Sant-Miller: The minors have major problems

Most professional baseball players are poor, by definition. Literally, the vast majority of professional baseball players are paid below the poverty line. To many, that seems like a very strange thing to hear. All we hear about is the glitz and the glam, the Derek Jeter limousines and Tim Lincecum condos. Yet, an overwhelming percentage of professional baseball players are not in the major leagues and are not making much money.

At any level, playing a sport professionally is a year round commitment. Even when the games aren’t being played, athletes must commit their time and energy to rigorous offseason training programs and constant skill development. So, even though a player is paid for their work in the season, it’s a full-time, full-year job.

On average, most players in the minor leagues make somewhere between $3,000-7,500. For comparison, the average fast-food worker makes $15,000-18,000 a year. In other words, most professional baseball players stand firmly below the poverty line, and many are forced to pick up a second job to help pay for their basic needs.

For some, this fosters a reoccurring cycle, where the players in the minor leagues are forced to commit less time to honing their craft to make ends meet. As a result, they cannot improve enough to make it to the major leagues.

I’m not going to sit here and tell you the horrors of life as a minor leaguer. Many others can do a far better job. Over the last few years, more players have stepped up to the plate to tell their story. Full books have been written, and many published articles by players themselves are easy to find. I encourage you to read them.

In general, this idea seems so foreign, so inaccurate to us. That’s because the minimum salary of a major league baseball player checks in at $500,000. Though both minor and major league players are trying to play a game professionally, the wage gap between the two is significant.

Last year, a lawsuit was brought to the table regarding player salaries in the minor leagues. Currently, the case is still in the discovery phase and slated to enter the trial phase in February of 2017. That’s a long way off, but that void leaves time for a lot of eye opening.

Part of the problem is that the “work hours” are often viewed as just game time hours. Yet, if you add up the hours a player commits to the game and the total salary they are paid, minor league baseball players are well below the minimum wage line. Here is where the dispute begins, as MLB argues minimum wage provisions of federal and state wage and hour laws were not intended to apply to professional athletes.

This wasn’t always as huge of a problem as it is today. Since 1976, minor league baseball salaries have increased 75 percent. Though that seems reasonable in a vacuum, in that same period, we’ve experienced an inflation of 400 percent. In short, minor league salaries, proportionally, have plummeted over the years.

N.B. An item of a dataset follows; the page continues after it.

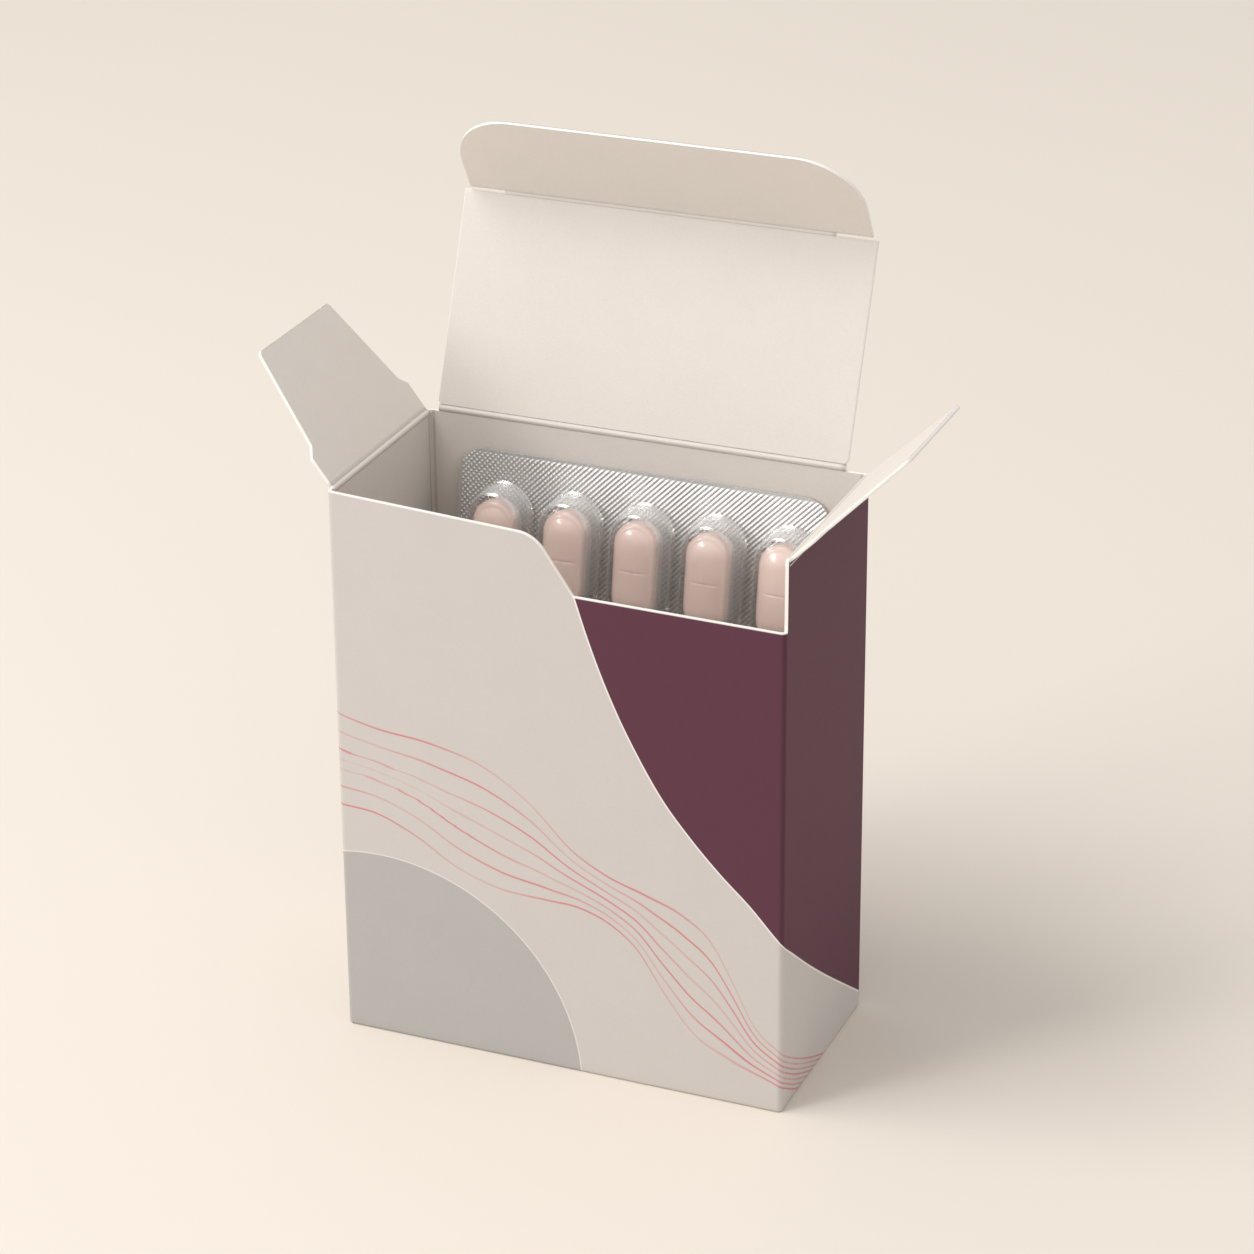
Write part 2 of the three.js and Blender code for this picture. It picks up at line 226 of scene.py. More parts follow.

In the sporting world of today, the hot button issue is often pay for college athletes. That being said, before the public lens turns to the complex issue of college athletics, maybe we should examine the life of some of the professionals in the system. We should make sure our professional system works before we consider where we draw the line between professional an amateur. Before we build a new system, let’s fix the other half of the one we already have.

Most importantly, we need to break down the schema that all professional baseball players live a lavish lifestyle, recognizing the salary of an Alex Rodriguez stands in stark contrast to the salary of most professional ballplayers. We need to look more closely at an issue that has escaped the public eye for years, an issue that will be coming to a crux in a few short more. Because, whether we’re willing to admit it or not, most professional baseball players are poor.